In 1953–54 the club would reach the top league again for a two-year spell. With Roman Galarraga as a coach, the club reached long-awaited promotion to Segunda División in the 1973–74 season. In June 1983, after having avoided the relegation in the previous season, Alavés went down to Segunda División B, where remained until the 1985–86 campaign. After years of seriously facing disappearance which lasted well into the 1990s (playing in the fourth tier during the late 1980s), Alavés finally achieved a promotion back into the Segunda División in 1994–95 after two consecutive years of winning their group in Segunda División B – created as the new third level in 1977 – but failing in the promotion play-offs.

After winning the Segunda División in 1997–98, Alavés returned to the top level after a 42-year hiatus. Following their return season in which they escaped relegation by a single point, they achieved two wins against Barcelona in the following campaign and would qualify for the UEFA Cup for the first time upon finishing sixth (to date, their highest-ever placing, coming just 12 years after their lowest-ever: eighth in their group in the fourth level).

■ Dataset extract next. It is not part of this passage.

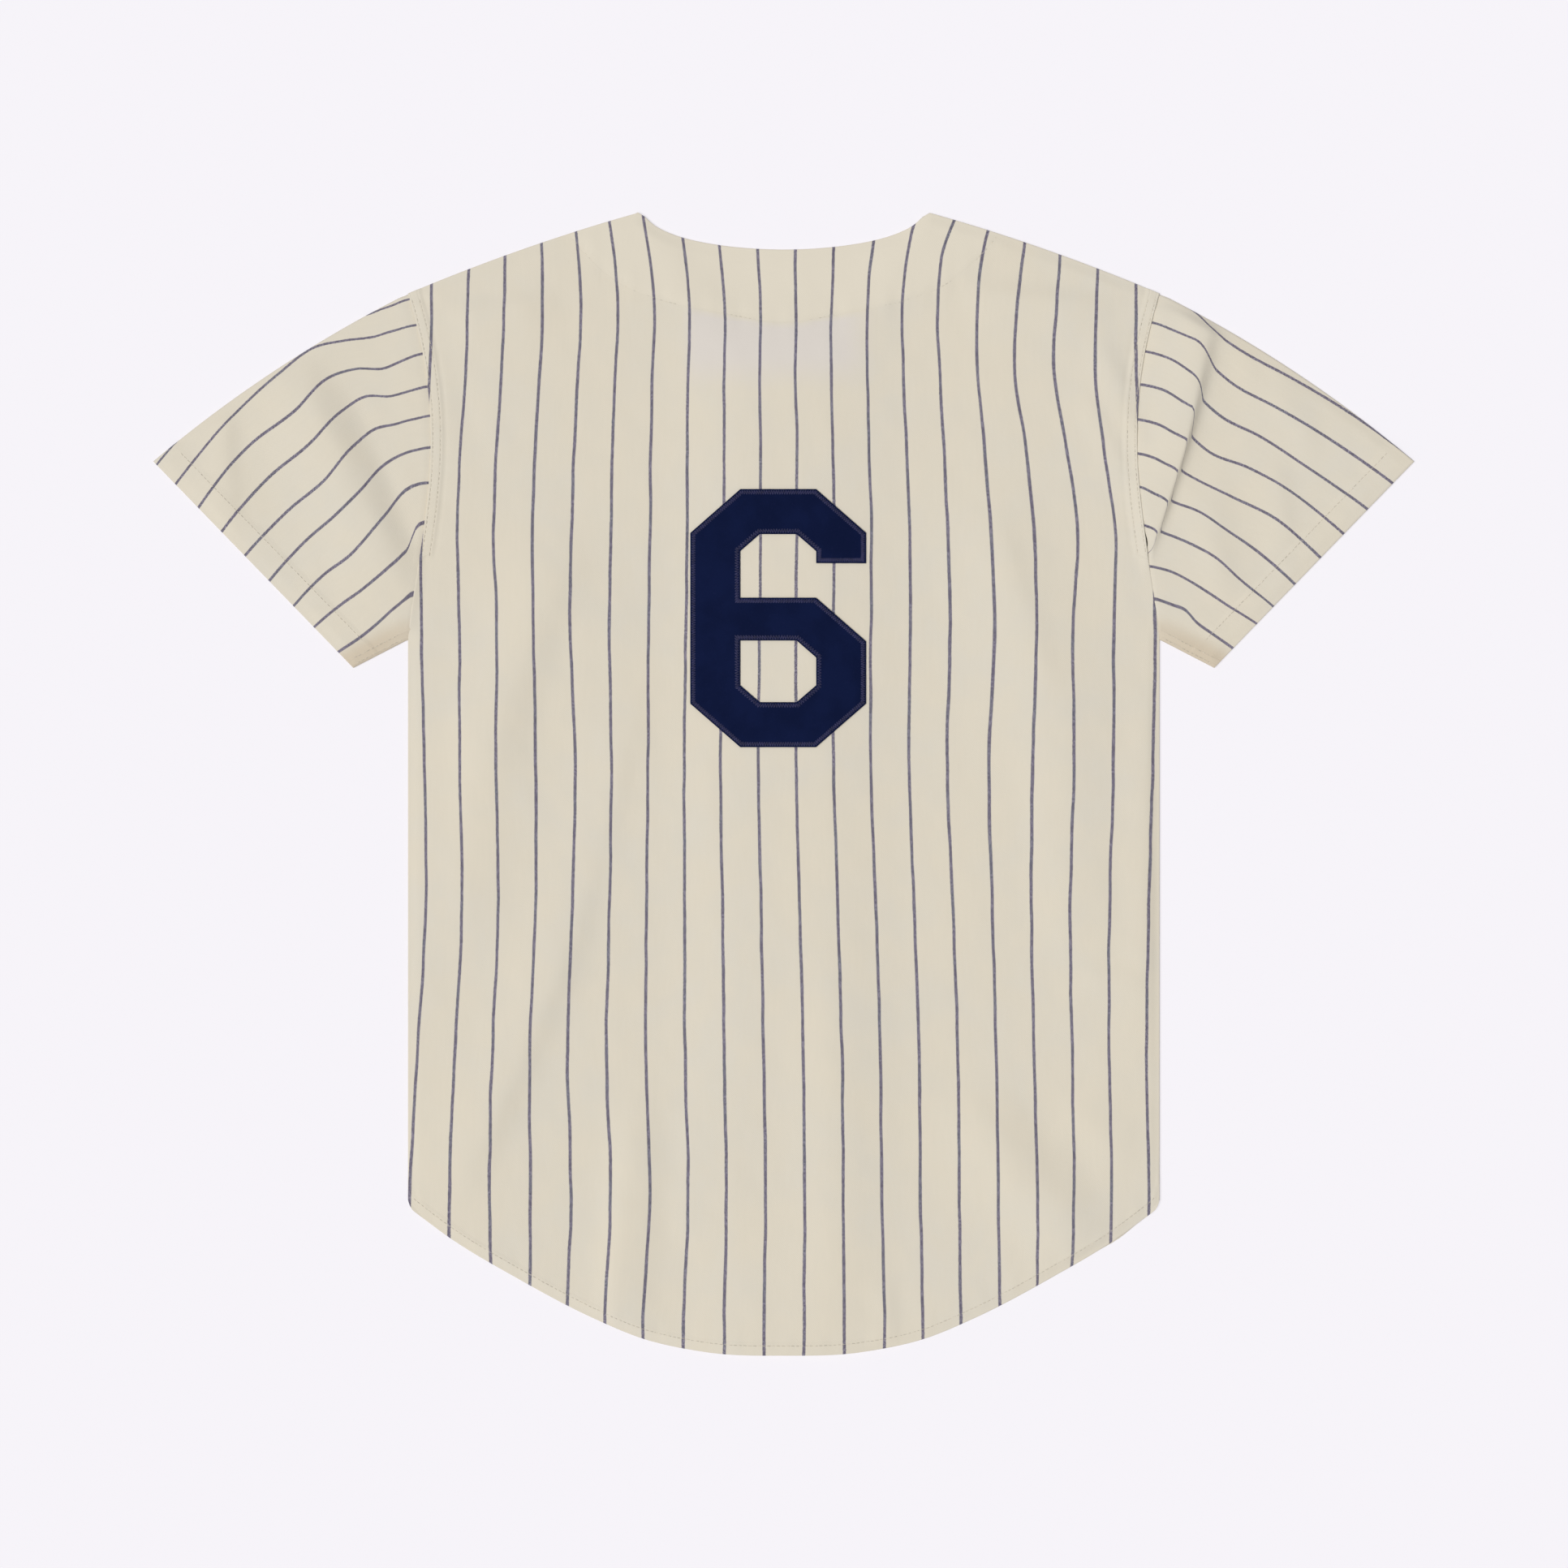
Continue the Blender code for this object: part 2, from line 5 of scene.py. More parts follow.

As well as concluding the domestic campaign in tenth position, in 2000–01 the Basque club reached the final of the UEFA Cup after beating Internazionale, Rayo Vallecano and 1. FC Kaiserslautern, the latter in a crushing 9–2 aggregate victory. The final ended in a 4–5 loss against Liverpool, Alavés losing to an "own-golden goal" after taking the match to extra time. The match also featured two red cards and two disallowed goals in extra time in addition to the nine goals which did count, and has been described by some observers as one of the greatest showpiece games in the competition's history.

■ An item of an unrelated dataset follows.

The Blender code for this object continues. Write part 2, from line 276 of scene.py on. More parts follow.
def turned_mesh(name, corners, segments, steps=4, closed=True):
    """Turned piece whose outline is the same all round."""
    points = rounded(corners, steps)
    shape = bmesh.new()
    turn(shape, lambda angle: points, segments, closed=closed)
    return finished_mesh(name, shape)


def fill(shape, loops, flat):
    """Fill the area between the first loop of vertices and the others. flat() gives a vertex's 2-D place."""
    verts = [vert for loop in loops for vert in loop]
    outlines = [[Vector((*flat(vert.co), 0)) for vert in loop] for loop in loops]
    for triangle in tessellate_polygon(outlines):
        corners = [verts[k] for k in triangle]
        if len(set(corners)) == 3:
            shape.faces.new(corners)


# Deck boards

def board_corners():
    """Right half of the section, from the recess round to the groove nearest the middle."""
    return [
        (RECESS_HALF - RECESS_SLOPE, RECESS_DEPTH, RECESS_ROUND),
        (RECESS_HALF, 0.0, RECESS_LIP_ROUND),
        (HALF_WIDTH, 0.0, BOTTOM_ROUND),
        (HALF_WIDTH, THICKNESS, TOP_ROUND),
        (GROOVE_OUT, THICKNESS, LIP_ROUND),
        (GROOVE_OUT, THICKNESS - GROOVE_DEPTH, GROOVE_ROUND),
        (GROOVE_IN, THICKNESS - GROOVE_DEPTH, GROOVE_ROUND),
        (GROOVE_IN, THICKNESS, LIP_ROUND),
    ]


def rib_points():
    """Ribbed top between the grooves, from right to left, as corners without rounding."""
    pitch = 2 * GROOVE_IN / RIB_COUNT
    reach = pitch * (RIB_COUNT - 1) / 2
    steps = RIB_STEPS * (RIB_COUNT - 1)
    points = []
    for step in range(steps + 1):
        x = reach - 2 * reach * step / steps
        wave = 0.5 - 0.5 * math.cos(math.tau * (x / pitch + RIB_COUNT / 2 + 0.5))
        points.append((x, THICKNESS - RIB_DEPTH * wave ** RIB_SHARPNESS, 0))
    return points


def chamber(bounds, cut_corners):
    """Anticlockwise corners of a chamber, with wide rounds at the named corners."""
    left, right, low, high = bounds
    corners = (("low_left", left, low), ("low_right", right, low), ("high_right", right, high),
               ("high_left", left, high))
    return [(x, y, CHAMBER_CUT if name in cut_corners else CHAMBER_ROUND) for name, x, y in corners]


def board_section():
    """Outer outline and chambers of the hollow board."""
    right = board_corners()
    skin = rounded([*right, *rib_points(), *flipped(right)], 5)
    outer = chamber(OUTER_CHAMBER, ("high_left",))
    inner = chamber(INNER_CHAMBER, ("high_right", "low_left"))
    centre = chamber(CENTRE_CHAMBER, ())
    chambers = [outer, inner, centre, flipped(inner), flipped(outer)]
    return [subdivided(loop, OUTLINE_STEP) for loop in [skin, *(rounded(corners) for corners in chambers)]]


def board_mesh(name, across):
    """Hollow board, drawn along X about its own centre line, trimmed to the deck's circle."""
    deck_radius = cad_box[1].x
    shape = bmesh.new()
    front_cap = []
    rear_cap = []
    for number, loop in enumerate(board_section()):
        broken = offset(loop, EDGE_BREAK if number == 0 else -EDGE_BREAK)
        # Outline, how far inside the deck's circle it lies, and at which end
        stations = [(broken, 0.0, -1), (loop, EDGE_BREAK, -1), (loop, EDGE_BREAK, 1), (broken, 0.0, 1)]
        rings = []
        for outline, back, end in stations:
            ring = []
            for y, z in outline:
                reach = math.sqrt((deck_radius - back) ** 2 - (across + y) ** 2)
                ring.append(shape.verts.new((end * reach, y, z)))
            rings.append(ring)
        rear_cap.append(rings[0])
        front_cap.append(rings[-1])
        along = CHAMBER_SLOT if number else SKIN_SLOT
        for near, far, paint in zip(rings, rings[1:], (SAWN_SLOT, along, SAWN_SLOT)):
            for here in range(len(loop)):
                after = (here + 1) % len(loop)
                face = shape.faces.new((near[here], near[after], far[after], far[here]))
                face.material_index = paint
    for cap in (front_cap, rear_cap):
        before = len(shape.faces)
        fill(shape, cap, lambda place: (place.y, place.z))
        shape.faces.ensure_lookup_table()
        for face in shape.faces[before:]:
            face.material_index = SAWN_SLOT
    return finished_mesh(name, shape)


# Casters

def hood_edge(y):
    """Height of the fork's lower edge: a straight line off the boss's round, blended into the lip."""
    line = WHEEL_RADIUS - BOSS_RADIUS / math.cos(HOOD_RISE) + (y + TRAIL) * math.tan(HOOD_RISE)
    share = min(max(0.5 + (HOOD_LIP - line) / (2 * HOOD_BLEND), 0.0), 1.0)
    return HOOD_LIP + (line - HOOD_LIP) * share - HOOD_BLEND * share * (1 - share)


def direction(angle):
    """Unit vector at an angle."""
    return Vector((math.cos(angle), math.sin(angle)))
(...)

Alavés ended 2001–02 in seventh position and qualified for the UEFA Cup for a second time, although the European campaign of 2002–03 was far less successful than two years earlier, with an opening win over Ankaragücü followed by a defeat to another Turkish Süper Lig side, Beşiktaş. On 26 January 2003, the club celebrated their 100th win in La Liga after defeating Real Valladolid 3–1.

Although Alavés were relegated after 2002–03, they regained top flight status two years later. In this time, Alavés was bought by Ukrainian–American businessman Dmitry Pietrman, and several clashes followed with the club's coaches, players and fans alike. The top-division return only lasted one season as the club went through three head coaches and finished in 18th position, one point from safety. Piterman departed in 2007, leaving the club deep in debt after his tenure. After two years of battling against relegation to the third level, Alavés eventually succumbed in 2008–09.

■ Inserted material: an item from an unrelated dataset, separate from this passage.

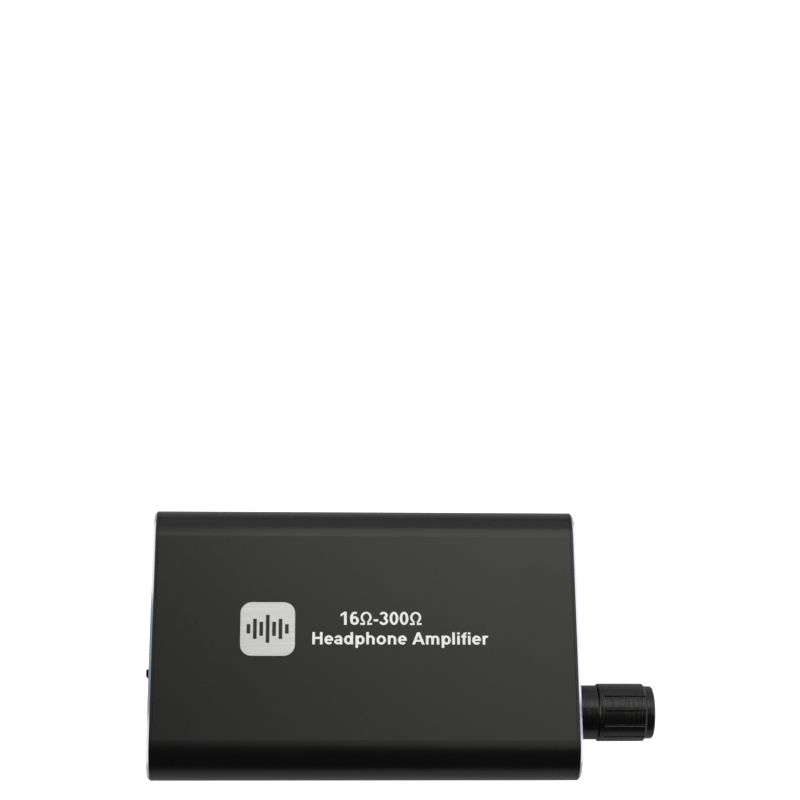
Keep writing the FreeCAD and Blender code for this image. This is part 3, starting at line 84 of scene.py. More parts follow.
class Tree:
    """Adds and joins the nodes of one shader or geometry tree."""

    def __init__(self, nodes_of: bpy.types.NodeTree) -> None:
        """Takes the tree that the nodes go in."""
        self.tree = nodes_of

    def add(self, kind: str, inputs: dict | None = None, **settings) -> Node:
        """Adds a node.

        Args:
            kind: the node's Blender type.
            inputs: socket name or place to a value, or to a socket that is joined to it.
            settings: the node's own properties.

        Returns:
            The new node.
        """
        node = self.tree.nodes.new(kind)
        for name, setting in settings.items():
            setattr(node, name, setting)
        for name, given in (inputs or {}).items():
            socket = node.inputs[name]
            if isinstance(given, Socket):
                self.join(given, socket)
            else:
                socket.default_value = given
        return node

    def math(self, operation: str, *terms: float | Socket, clamp: bool = False) -> Socket:
        """Works out one sum of numbers.

        Args:
            operation: the Math node's operation.
            terms: its numbers or sockets, in order.
            clamp: whether the result is kept from 0 to 1.

        Returns:
            The socket with the result.
        """
        node = self.add("ShaderNodeMath", dict(enumerate(terms)), operation=operation, use_clamp=clamp)
        return node.outputs[0]

    def spread(self, value: Socket, low: float, high: float, to_low: float, to_high: float) -> Socket:
        """Maps value from the range low to high onto the range to_low to to_high, and keeps it there."""
        given = {"Value": value, "From Min": low, "From Max": high, "To Min": to_low, "To Max": to_high}
        return self.add("ShaderNodeMapRange", given).outputs["Result"]

    def join(self, source: Socket, target: Socket) -> None:
        """Links one socket to another."""
        self.tree.links.new(source, target)

    def mix(self, mask: Socket, first: Colour | Socket, second: Colour) -> Socket:
        """Mixes two colours by a mask.

        Args:
            mask: 0 for the first colour and 1 for the second.
            first: the first colour, or the socket with it.
            second: the second colour.

        Returns:
            The socket with the colour.
        """
        node = self.add("ShaderNodeMix", data_type="RGBA")
        factor, start, end = (s for s in node.inputs if s.enabled)
        self.join(mask, factor)
        if isinstance(first, Socket):
            self.join(first, start)
        else:
            start.default_value = (*first, 1.0)
        end.default_value = (*second, 1.0)
        return next(s for s in node.outputs if s.enabled)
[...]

A subsequent black period in Segunda B lasted four years until Alavés was bought by José Antonio Querejeta and were promoted again to the second division in 2013 as overall champions of the third tier, providing an opportunity to sort out its economic difficulties. Three years later, on 29 May 2016, Alavés was promoted to La Liga as second tier champions after beating Numancia 2–0 to overtake Leganés on the final day.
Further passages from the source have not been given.